Burnsville’s new legislators see several of their ideas turn into law.
By Lee Ann Schutz Wahi
Making laws is commonly compared to making sausage – the process can be very messy. And it’s rare that freshmen legislators are able to get in on the action.
Freshmen, it is said, are to be seen and not heard.
But during the 2011 Minnesota legislative session, the new crop of lawmakers didn’t take that direction. It turns out they were responsible for a good share of the session’s 117 new laws.
Republican first-termer Sen. Ted Daley, who represents District 38, which includes a portion of Burnsville and Eagan, believes the number of freshmen coming from the private sector gave them an advantage.
“The (new) folks have a lot of real world experience that they brought to the committees they served on. That really helped,” he said.
Burnsville and Eagan representatives were part of the tsunami of new Republicans taking a seat at the table in 2011. Of the 67 Senate members, 24 were new, and in the House, 36 new members comprised the body of 134.
With such a high percentage of newbies, mostly serving in the majority, they could play an active role in the bill-making process. Some of their bills made their way alone to the governor’s desk, while others were rolled into various omnibus bills.
Take for instance, Rep. Pam Myhra, a Burnsville Republican. A modified version of her statewide literacy initiative is part of the omnibus education bill, passed during the recent special session. It restates the goal that every child in the state be reading at or above grade level no later than the end of grade 3, and requiring school districts to adopt a local literacy plan toward that goal.
Myhra said she felt passionate about the issue, and learned that if you want to see a bill to law, it can be a long arduous process.
The House Education Reform Committee chair brought her the preliminary language and asked her to develop the bill. “I just started talking to people, and gave them the language and asked them to review it. As you go through it, it makes it much better,” she said.
After the bill is crafted, if you’re lucky it gets a hearing in committee.
“Sitting at the testimony table, you don’t know what questions are going to come at you,” Myhra said. When it came to the House floor, she had to “fend off a delete all amendment” from the minority.
Daley introduced 21 bills, and of those at least six made it to law. Quite a feat considering the bipartisan support needed, as well as the DFL governor’s signature.

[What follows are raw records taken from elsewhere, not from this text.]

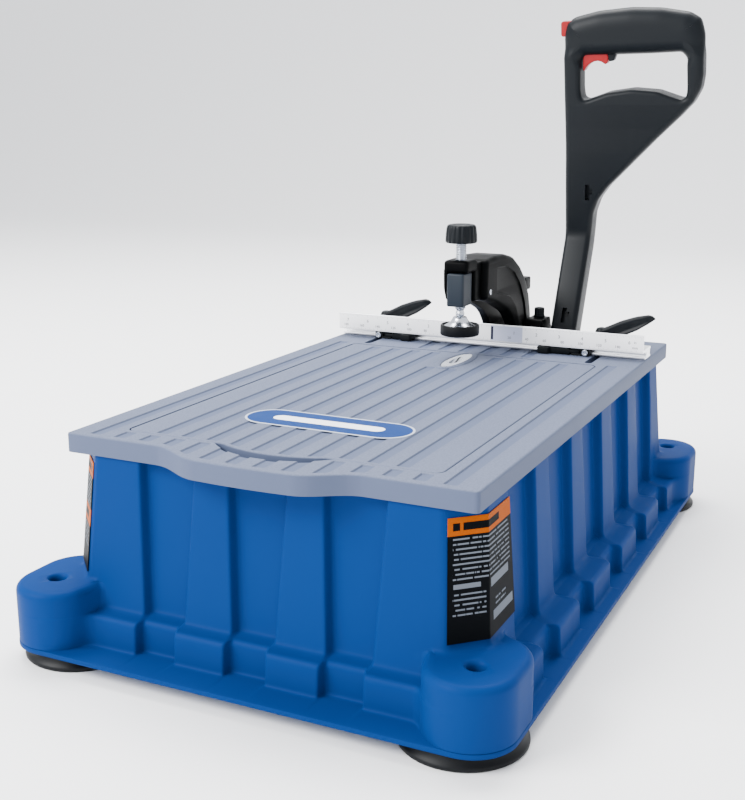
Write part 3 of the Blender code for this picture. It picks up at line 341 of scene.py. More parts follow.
skin = np.concatenate([[ring(*l) for l in levels], [lining(*l) for l in inner]])
base = welded(placed_mesh("base_moulding", placed(skin), grid_faces(*skin.shape[:2], True, True)))
rim = [(0.0, 92.0), (12.0, 92.0), (9.8, POD_TOP + 0.3), (8.6, POD_TOP - 0.4), (7.4, POD_TOP - 1.5),
       (6.7, POD_TOP - 3.5), (6.5, POD_TOP - 7.0), (6.5, -4.0), (0.0, -4.0)]
holes = [(185.1, -14.1), (-185.1, -14.1), (185.1, 604.9), (-185.1, 604.9)]
cutters = [lathe("cutter", rim, (x, y, 0), 40) for x, y in holes]


def block_between(low, high):
    """Plain closed block between two corners, for cutting with."""
    corners = np.array(np.meshgrid(*zip(low, high), indexing="ij")).reshape(3, -1).T
    faces = [(0, 1, 3, 2), (4, 6, 7, 5), (0, 4, 5, 1), (2, 3, 7, 6), (0, 2, 6, 4), (1, 5, 7, 3)]
    return welded(placed_mesh("cutter", placed(corners), faces, False))


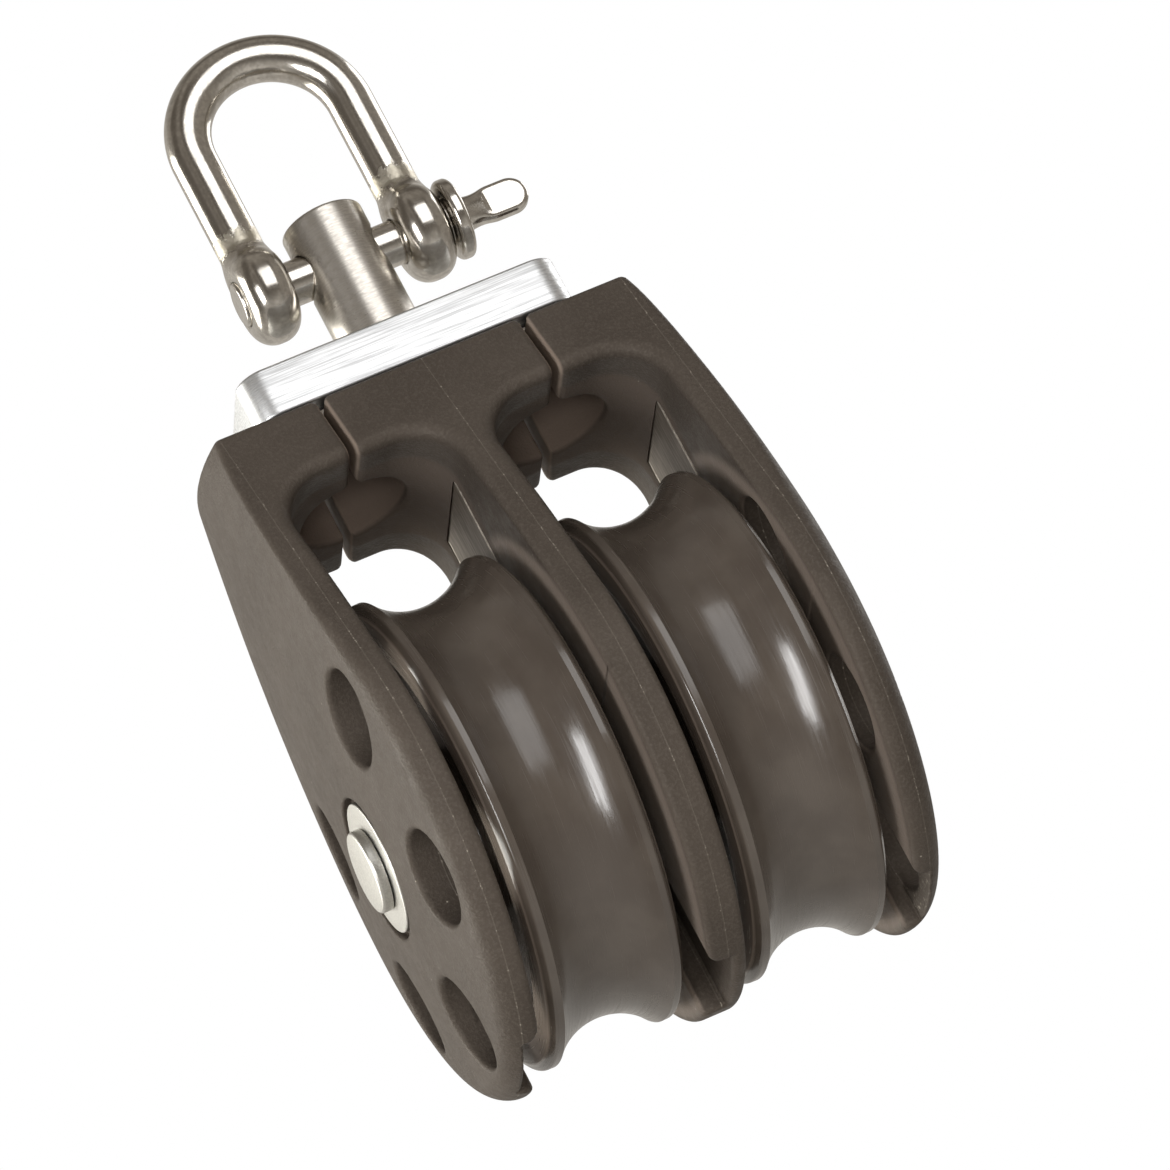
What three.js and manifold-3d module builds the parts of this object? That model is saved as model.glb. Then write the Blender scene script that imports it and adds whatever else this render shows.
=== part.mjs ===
// Double sheave block with a swivel post and a D-shackle.
// Millimetres, +Z up. The axle lies along X, the line runs through each bay along Y.
// Heights are laid out from the axle centre; the finished group is then lowered so that
// its origin is the inner crown of the shackle bow, where the block hangs.
import * as THREE from "three";
import { mergeVertices } from "three/addons/utils/BufferGeometryUtils.js";
import Module from "manifold-3d";

const wasm = await Module();
wasm.setup();

// ---------------------------------------------------------------- driving dimensions
const FINE = 48; // facets round a bearing surface
const MEDIUM = 32; // facets round a small disc or hole
const GAP = 0.15; // clearance on each side of a face that rests on its neighbour

// Sheaves
const BAY_CENTRE = 13.75; // from the middle of the block to the middle of a sheave
const SHEAVE_RADIUS = 30.5;
const GROOVE_FLOOR_RADIUS = 27.1;
const GROOVE_ARC_RADIUS = 9.5;
const GROOVE_HALF_WIDTH = 7.3;
const FLANGE_HALF_WIDTH = 9.05;
const FLANGE_ROUND = 0.7;
const WEB_HALF_WIDTH = 6.2;
const WEB_OUTER_RADIUS = 24;
const HUB_HALF_WIDTH = 10.1;
const HUB_RADIUS = 10.2;

// Axle, its sleeves and washers
const AXLE_RADIUS = 4;
const SLEEVE_RADIUS = 6.5;
const RUNNING_CLEARANCE = 0.05;
const THRUST_RADIUS = 9.5;
const THRUST_THICKNESS = 0.8;
const AXLE_WASHER_RADIUS = 8.45;
const AXLE_WASHER_INNER_FACE = 30.5;
const AXLE_WASHER_THICKNESS = 1;
const AXLE_HEAD_RADIUS = 5.3;
const AXLE_HEAD_INNER_FACE = 31.65;
const AXLE_HEAD_THICKNESS = 1.45;
const CAP_SCREW_RADIUS = 2.4;

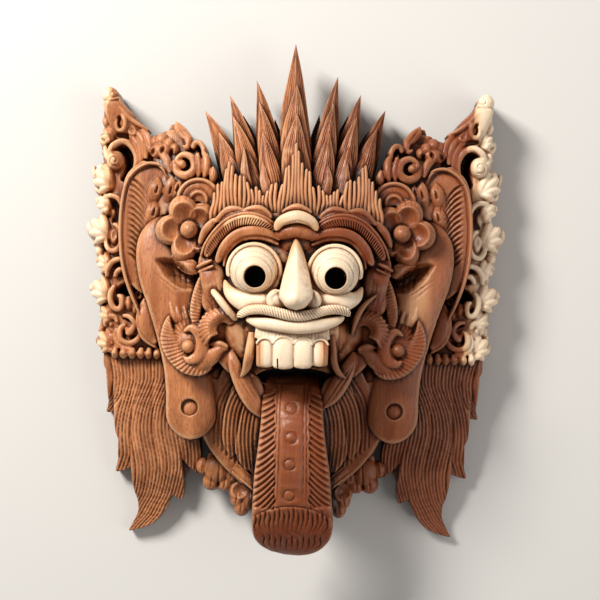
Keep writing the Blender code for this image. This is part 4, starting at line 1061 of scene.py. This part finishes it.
RINGS = (
    # thin curled ribs, as (x, y, top, width)
    ((109.6, 80.8, 28, 1.6), (107.6, 85.6, 30.5, 2.2), (102.4, 88.6, 31, 2.2), (97.4, 86.8, 31, 2.2),
     (93.6, 80.9, 31, 2.2), (93.4, 74.4, 31, 2.2), (96.2, 68.6, 29, 1.2)),
    ((98.0, 92.4, 28, 1.2), (94.0, 88.8, 30.5, 2.2), (90.9, 82.4, 31.5, 2.4), (90.6, 75.0, 31.5, 1.2)),
    ((95.4, 95.6, 28, 1.2), (91.2, 91.4, 31, 2.2), (88.2, 85.0, 32, 2.4), (87.8, 78.4, 32, 1.2)),
    ((91.4, 96.0, 28, 1.2), (87.8, 92.6, 31, 2.2), (85.4, 87.6, 32.5, 2.4), (84.8, 82.0, 33, 1.2)),
    ((103.8, 104.6, 29, 0.7), (101.2, 102.4, 31.5, 1.5), (100.2, 98.8, 31.5, 1.6), (101.6, 95.4, 31, 1.6),
     (104.6, 95.4, 30, 1.5), (105.8, 98.8, 30, 1.2), (104.8, 101.6, 29.5, 0.7)),
    ((115.2, 54.0, 24, 1.2), (108.6, 57.0, 29, 1.8), (103.4, 55.2, 30, 1.8), (100.9, 49.9, 30, 1.8),
     (101.3, 43.9, 29, 1.0)),
    ((106.6, 40.8, 28, 1.2), (102.9, 38.6, 30.5, 1.9), (100.9, 33.0, 31, 1.9), (102.6, 26.9, 30.5, 1.9),
     (106.8, 25.0, 29, 1.9), (110.0, 28.0, 27, 1.9), (110.4, 32.4, 26, 1.0)),
    ((109.4, 9.6, 26, 1.4), (109.0, 14.2, 28, 1.9), (106.2, 18.6, 30, 1.9), (101.6, 20.2, 31, 1.9),
     (96.6, 18.6, 32, 1.9), (92.6, 13.4, 33, 1.6), (91.2, 9.6, 33, 1.0)),
    ((104.8, 9.4, 28, 1.4), (103.2, 13.0, 30, 1.8), (100.2, 14.3, 31, 1.8), (96.6, 12.4, 32, 1.6),
     (93.6, 9.0, 33, 0.8)),
    ((104.4, 5.2, 29, 1.2), (106.6, 1.2, 30, 2.0), (106.9, -3.4, 30, 2.0), (105.2, -7.8, 30, 2.0),
     (102.2, -8.9, 30, 2.0), (100.2, -6.3, 30.5, 2.0), (100.6, -2.0, 30.5, 2.0),
     (103.2, -0.9, 29.5, 1.0)),
    ((110.0, -19.6, 24, 1.4), (109.2, -14.4, 27, 2.4), (104.8, -13.2, 28, 2.2), (102.6, -16.8, 28, 1.2)),
    ((99.8, -12.6, 29, 1.2), (95.4, -13.2, 31, 1.8), (92.2, -17.4, 31.5, 1.8), (94.6, -21.4, 31, 2.4),
     (97.4, -23.4, 30, 1.6)),
    ((97.6, -17.4, 29, 1.4), (100.8, -20.6, 30.5, 2.0), (100.4, -26.2, 31, 2.0), (95.6, -28.6, 31, 2.0),
     (90.6, -26.2, 31, 2.0), (88.4, -21.2, 31, 1.2)),
    ((103.0, -19.6, 28, 1.0), (103.6, -25.8, 29, 1.8), (99.4, -31.0, 30, 1.8), (93.4, -31.8, 30.5, 1.4)),
    ((108.8, -25.0, 26, 1.4), (104.6, -24.6, 28, 2.0), (102.4, -28.6, 28.5, 2.0), (104.6, -32.8, 28, 2.0),
     (108.4, -31.8, 27, 2.0), (108.6, -28.4, 27, 1.2)),
    ((86.0, -1.8, 33, 1.0), (89.4, -9.6, 35, 1.6), (89.6, -18.0, 35, 1.6), (86.4, -25.4, 34.5, 1.6),
     (79.4, -30.6, 33, 1.0)),
)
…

Burnsville’s other new Republican senator, Dan Hall, fared well after introducing 17 bills, with about six turned into laws.
In the House of Representatives, Rep. Diane Anderson (R-Eagan) saw at least one of her seven bills become law.
Myhra introduced three bills. One of those was inserted in the first omnibus education policy bill that was vetoed by the governor.
Here are some of the laws sponsored by the new Burnsville-area legislators that take effect Aug. 1. For a more detailed look at Aug. 1 new laws, click on this link:
Sponsored by Sen. Dan Hall (R-Burnsville), a new law requires all teachers and assistant teachers at a child care center to successfully complete CPR training, including CPR techniques for infants and children.
A new law, sponsored by Rep. Diane Anderson (R-Eagan), makes notable changes to chemical and mental health care-related statutes to help those areas of the Department of Human Services and help them conform to the recent federal instruction.
Air carrier employees are now exempt from overtime requirements under the state’s Fair Labor Act. A new law, sponsored by Rep. Ted Daley (R-Eagan), which was effective April 8, allows air carriers such as Delta Airlines, to permit employees to trade shifts with other employees even if they would work more than 48 hours a week.
All bills introduced and not acted on in the 2011 session have another chance to make it to law when session convenes Jan. 24, 2012.